--- Instruction ---
Every line below must be reproduced exactly. Copy them all.

**********

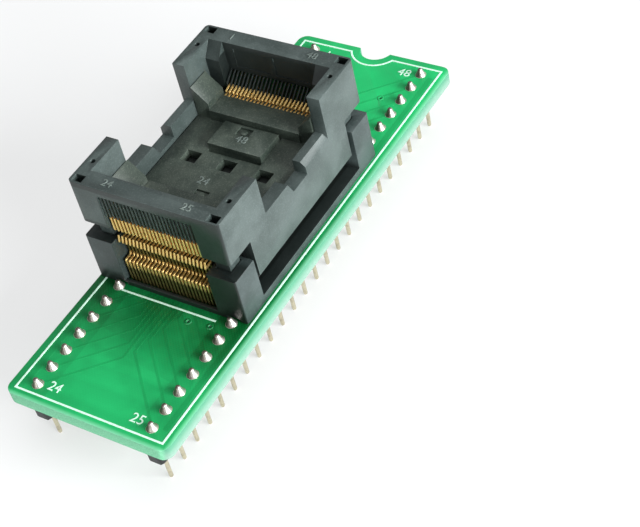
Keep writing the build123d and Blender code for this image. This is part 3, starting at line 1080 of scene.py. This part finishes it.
@dataclass
class Board:
    """The circuit board with its lacquer, tracks, pads and printed lines."""

    finishes: Finishes
    nodes: dict[str, bpy.types.Object]
    ease: float = 0.16
    sink: float = 0.01
    track_width: float = 0.3
    track_rise: float = 0.01
    track_start: float = 12.5
    first_lane: float = 0.35
    lane: float = 0.62
    shortest_run: float = 0.4
    supply_line: tuple[float, float, float] = (29.0, 9.1, 0.7)
    ink_width: float = 0.24
    ink_sink: float = 0.005
    ink_rise: float = 0.035
    outline_half: Point = (30.45, 9.8)
    notch_ring: float = 3.3
    cross_line: tuple[float, float, float] = (-14.35, 7.0, -5.8)
    digit_height: float = 1.25
    digit_inset: float = 0.35
    digit_y: float = 5.52
    via_spots: tuple[Point, ...] = ((23.8, -5.0), (-15.5, -2.9), (-15.2, -5.6), (26.9, 3.4))

    def build(self) -> None:
        """Makes every piece of the board."""
        node, mask = self.nodes["circuit_board"], self.finishes.mask
        board = rounded_copy(node, "board_laminate", mask, self.ease, 3)
        settle(board, Body.ADAPTER, "solder_mask", "circuit_board")
        for piece in (self.tracks(), self.lines(), self.numbers()):
            settle(piece, Body.ADAPTER, "solder_mask")
        settle(self.pads(), Body.ADAPTER, "gold_plating")
        settle(self.vias(), Body.ADAPTER, "gold_plating", "via_rings")

    def tracks(self) -> bpy.types.Object:
        """Copper tracks below the lacquer, fanning out from the contact tails.

        A track leaves its tail level with it, runs along the board, and turns
        once by 45 degrees towards its pin, so its corner is where the distance
        left along the board equals the distance left across it. A wide supply
        track follows each edge, outside the pins.

        Returns:
            The piece.
        """
        mesh = Mesh()
        pins = LAYOUT.pin_x()
        low, high = LAYOUT.board_top - self.sink, LAYOUT.board_top + self.track_rise
        for end, numbers in ((End.FRONT, range(0, 7)), (End.REAR, range(23, 17, -1))):
            start = LAYOUT.socket_x + end.value * self.track_start
            for rank, pin in enumerate(numbers):
                for side in Side:
                    y = LAYOUT.socket_y + side.value * (self.first_lane + self.lane * rank)
                    row = side.value * LAYOUT.row_y
                    corner = pins[pin] - end.value * abs(row - y)
                    route = [(start, y), (corner, y), (pins[pin], row)]
                    if end.value * (corner - start) < self.shortest_run:
                        y = side.value * (LAYOUT.row_y - abs(pins[pin] - start))
                        route = [(start, y), (pins[pin], row)]
                    mesh.add(line_band(route, self.track_width, low, high, False))
        half, y, width = self.supply_line
        for side in Side:
            route = [(-half, side.value * y), (half, side.value * y)]
            mesh.add(line_band(route, width, low, high, False))
        return mesh.object("board_tracks", self.finishes.track, False)

    def lines(self) -> bpy.types.Object:
        """The printed frame line with its bow round the notch, and the cross line.

        Returns:
            The piece.
        """
        half_x, half_y = self.outline_half
        spread = math.acos((LAYOUT.notch_centre - half_x) / self.notch_ring)
        angle = np.linspace(math.pi + spread, math.pi - spread, 25)
        ring = self.notch_ring * np.stack([np.cos(angle), np.sin(angle)], axis=1)
        bow = ring + np.array([LAYOUT.notch_centre, 0.0])
        corners = [(half_x, half_y), (-half_x, half_y), (-half_x, -half_y), (half_x, -half_y)]
        low, high = LAYOUT.board_top - self.ink_sink, LAYOUT.board_top + self.ink_rise
        mesh = Mesh()
        mesh.add(line_band(np.concatenate([bow, corners]), self.ink_width, low, high, True))
        x, left, right = self.cross_line
        mesh.add(line_band([(x, left), (x, right)], self.ink_width, low, high, False))
        return mesh.object("board_printed_lines", self.finishes.ink, False)

    def numbers(self) -> bpy.types.Object:
        """Plain pin numbers beside the four end pins.

        Returns:
            The piece.
        """
        first, last = LAYOUT.pin_x()[0] + self.digit_inset, LAYOUT.pin_x()[-1] - self.digit_inset
        y, z = self.digit_y, LAYOUT.board_top - self.ink_sink
        labels = (
            ("1", last, y, z), ("24", first, y, z), ("25", first, -y, z), ("48", last, -y, z),
        )
        return raised_numbers(
            "board_printed_numbers", self.finishes.ink, labels, self.digit_height, self.ink_rise
        )

    def pads(self) -> bpy.types.Object:
        """Tinned rings round the visible pins, and below the board at the tails.

        Returns:
            The piece.
        """
        mesh = Mesh()
        top, bottom = LAYOUT.board_top, LAYOUT.board_bottom
        ring = (
            (0.5, top - 0.02), (0.67, top - 0.02), (0.69, top + 0.01),
            (0.66, top + 0.03), (0.5, top + 0.03),
        )
        for side in Side:
            mesh.add(lathe(ring, 24, True), LAYOUT.pins(side, False))
        small = (
            (0.16, bottom - 0.03), (0.3, bottom - 0.03),
            (0.3, bottom + 0.01), (0.16, bottom + 0.01),
        )
        for end in End:
            mesh.add(lathe(small, 10, True), LAYOUT.tails(end))
        return mesh.object("board_pads", self.finishes.pad)

    def vias(self) -> bpy.types.Object:
        """Plated through holes with a rolled rim on both faces.

        Returns:
            The piece.
        """
        top, bottom = LAYOUT.board_top, LAYOUT.board_bottom
        ring = (
            (0.21, bottom - 0.02), (0.26, bottom - 0.04), (0.4, bottom - 0.035), (0.42, bottom),
            (0.42, top), (0.4, top + 0.035), (0.26, top + 0.04), (0.21, top + 0.02),
        )
        mesh = Mesh()
        mesh.add(lathe(ring, 20, True), points_at(*np.transpose(self.via_spots)))
        return mesh.object("board_vias", self.finishes.track)


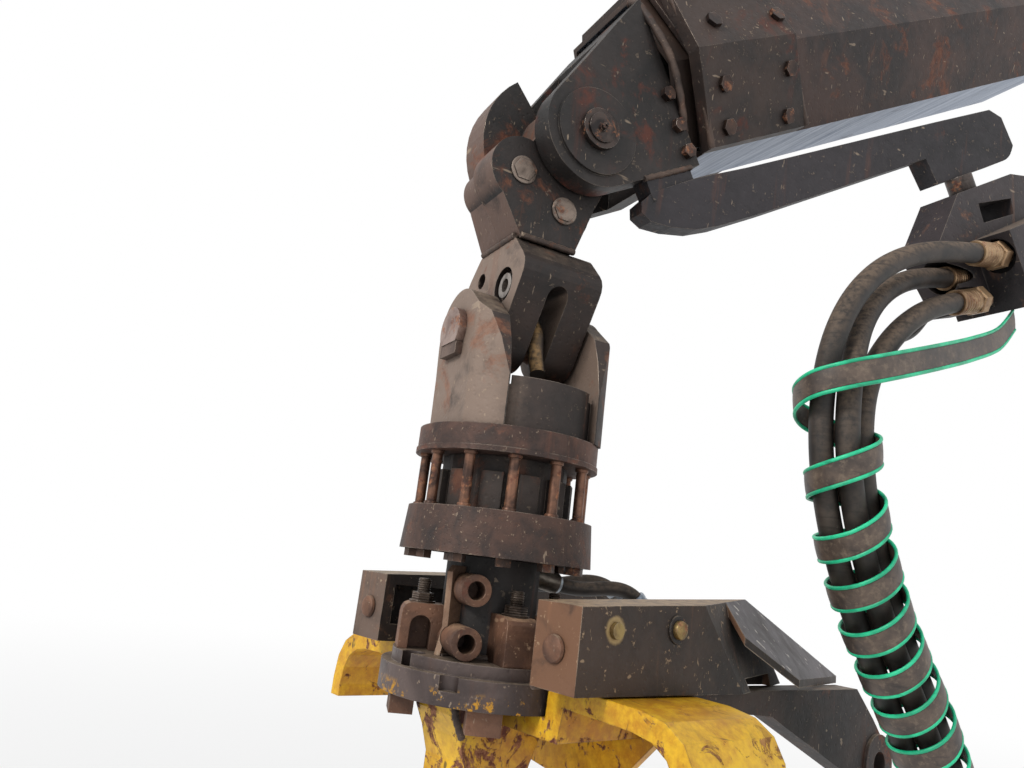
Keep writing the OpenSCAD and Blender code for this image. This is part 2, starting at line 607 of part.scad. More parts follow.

**********

--- Finished exercise ---
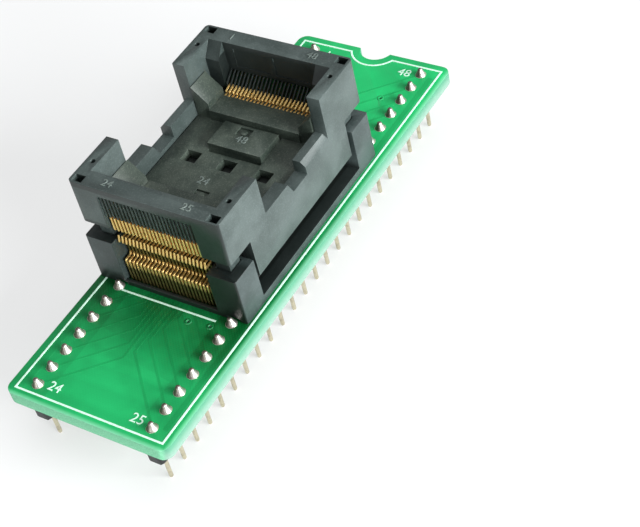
Keep writing the build123d and Blender code for this image. This is part 3, starting at line 1080 of scene.py. This part finishes it.
@dataclass
class Board:
    """The circuit board with its lacquer, tracks, pads and printed lines."""

    finishes: Finishes
    nodes: dict[str, bpy.types.Object]
    ease: float = 0.16
    sink: float = 0.01
    track_width: float = 0.3
    track_rise: float = 0.01
    track_start: float = 12.5
    first_lane: float = 0.35
    lane: float = 0.62
    shortest_run: float = 0.4
    supply_line: tuple[float, float, float] = (29.0, 9.1, 0.7)
    ink_width: float = 0.24
    ink_sink: float = 0.005
    ink_rise: float = 0.035
    outline_half: Point = (30.45, 9.8)
    notch_ring: float = 3.3
    cross_line: tuple[float, float, float] = (-14.35, 7.0, -5.8)
    digit_height: float = 1.25
    digit_inset: float = 0.35
    digit_y: float = 5.52
    via_spots: tuple[Point, ...] = ((23.8, -5.0), (-15.5, -2.9), (-15.2, -5.6), (26.9, 3.4))

    def build(self) -> None:
        """Makes every piece of the board."""
        node, mask = self.nodes["circuit_board"], self.finishes.mask
        board = rounded_copy(node, "board_laminate", mask, self.ease, 3)
        settle(board, Body.ADAPTER, "solder_mask", "circuit_board")
        for piece in (self.tracks(), self.lines(), self.numbers()):
            settle(piece, Body.ADAPTER, "solder_mask")
        settle(self.pads(), Body.ADAPTER, "gold_plating")
        settle(self.vias(), Body.ADAPTER, "gold_plating", "via_rings")

    def tracks(self) -> bpy.types.Object:
        """Copper tracks below the lacquer, fanning out from the contact tails.

        A track leaves its tail level with it, runs along the board, and turns
        once by 45 degrees towards its pin, so its corner is where the distance
        left along the board equals the distance left across it. A wide supply
        track follows each edge, outside the pins.

        Returns:
            The piece.
        """
        mesh = Mesh()
        pins = LAYOUT.pin_x()
        low, high = LAYOUT.board_top - self.sink, LAYOUT.board_top + self.track_rise
        for end, numbers in ((End.FRONT, range(0, 7)), (End.REAR, range(23, 17, -1))):
            start = LAYOUT.socket_x + end.value * self.track_start
            for rank, pin in enumerate(numbers):
                for side in Side:
                    y = LAYOUT.socket_y + side.value * (self.first_lane + self.lane * rank)
                    row = side.value * LAYOUT.row_y
                    corner = pins[pin] - end.value * abs(row - y)
                    route = [(start, y), (corner, y), (pins[pin], row)]
                    if end.value * (corner - start) < self.shortest_run:
                        y = side.value * (LAYOUT.row_y - abs(pins[pin] - start))
                        route = [(start, y), (pins[pin], row)]
                    mesh.add(line_band(route, self.track_width, low, high, False))
        half, y, width = self.supply_line
        for side in Side:
            route = [(-half, side.value * y), (half, side.value * y)]
            mesh.add(line_band(route, width, low, high, False))
        return mesh.object("board_tracks", self.finishes.track, False)

    def lines(self) -> bpy.types.Object:
        """The printed frame line with its bow round the notch, and the cross line.

        Returns:
            The piece.
        """
        half_x, half_y = self.outline_half
        spread = math.acos((LAYOUT.notch_centre - half_x) / self.notch_ring)
        angle = np.linspace(math.pi + spread, math.pi - spread, 25)
        ring = self.notch_ring * np.stack([np.cos(angle), np.sin(angle)], axis=1)
        bow = ring + np.array([LAYOUT.notch_centre, 0.0])
        corners = [(half_x, half_y), (-half_x, half_y), (-half_x, -half_y), (half_x, -half_y)]
        low, high = LAYOUT.board_top - self.ink_sink, LAYOUT.board_top + self.ink_rise
        mesh = Mesh()
        mesh.add(line_band(np.concatenate([bow, corners]), self.ink_width, low, high, True))
        x, left, right = self.cross_line
        mesh.add(line_band([(x, left), (x, right)], self.ink_width, low, high, False))
        return mesh.object("board_printed_lines", self.finishes.ink, False)

    def numbers(self) -> bpy.types.Object:
        """Plain pin numbers beside the four end pins.

        Returns:
            The piece.
        """
        first, last = LAYOUT.pin_x()[0] + self.digit_inset, LAYOUT.pin_x()[-1] - self.digit_inset
        y, z = self.digit_y, LAYOUT.board_top - self.ink_sink
        labels = (
            ("1", last, y, z), ("24", first, y, z), ("25", first, -y, z), ("48", last, -y, z),
        )
        return raised_numbers(
            "board_printed_numbers", self.finishes.ink, labels, self.digit_height, self.ink_rise
        )

    def pads(self) -> bpy.types.Object:
        """Tinned rings round the visible pins, and below the board at the tails.

        Returns:
            The piece.
        """
        mesh = Mesh()
        top, bottom = LAYOUT.board_top, LAYOUT.board_bottom
        ring = (
            (0.5, top - 0.02), (0.67, top - 0.02), (0.69, top + 0.01),
            (0.66, top + 0.03), (0.5, top + 0.03),
        )
        for side in Side:
            mesh.add(lathe(ring, 24, True), LAYOUT.pins(side, False))
        small = (
            (0.16, bottom - 0.03), (0.3, bottom - 0.03),
            (0.3, bottom + 0.01), (0.16, bottom + 0.01),
        )
        for end in End:
            mesh.add(lathe(small, 10, True), LAYOUT.tails(end))
        return mesh.object("board_pads", self.finishes.pad)

    def vias(self) -> bpy.types.Object:
        """Plated through holes with a rolled rim on both faces.

        Returns:
            The piece.
        """
        top, bottom = LAYOUT.board_top, LAYOUT.board_bottom
        ring = (
            (0.21, bottom - 0.02), (0.26, bottom - 0.04), (0.4, bottom - 0.035), (0.42, bottom),
            (0.42, top), (0.4, top + 0.035), (0.26, top + 0.04), (0.21, top + 0.02),
        )
        mesh = Mesh()
        mesh.add(lathe(ring, 20, True), points_at(*np.transpose(self.via_spots)))
        return mesh.object("board_vias", self.finishes.track)


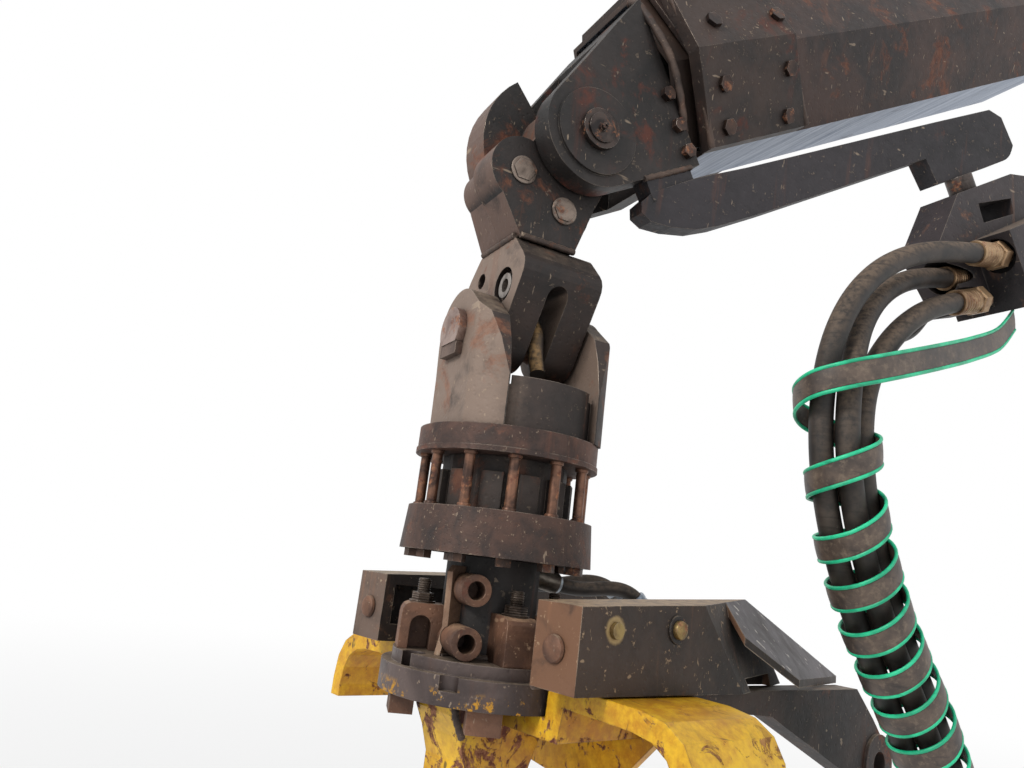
Keep writing the OpenSCAD and Blender code for this image. This is part 2, starting at line 607 of part.scad. More parts follow.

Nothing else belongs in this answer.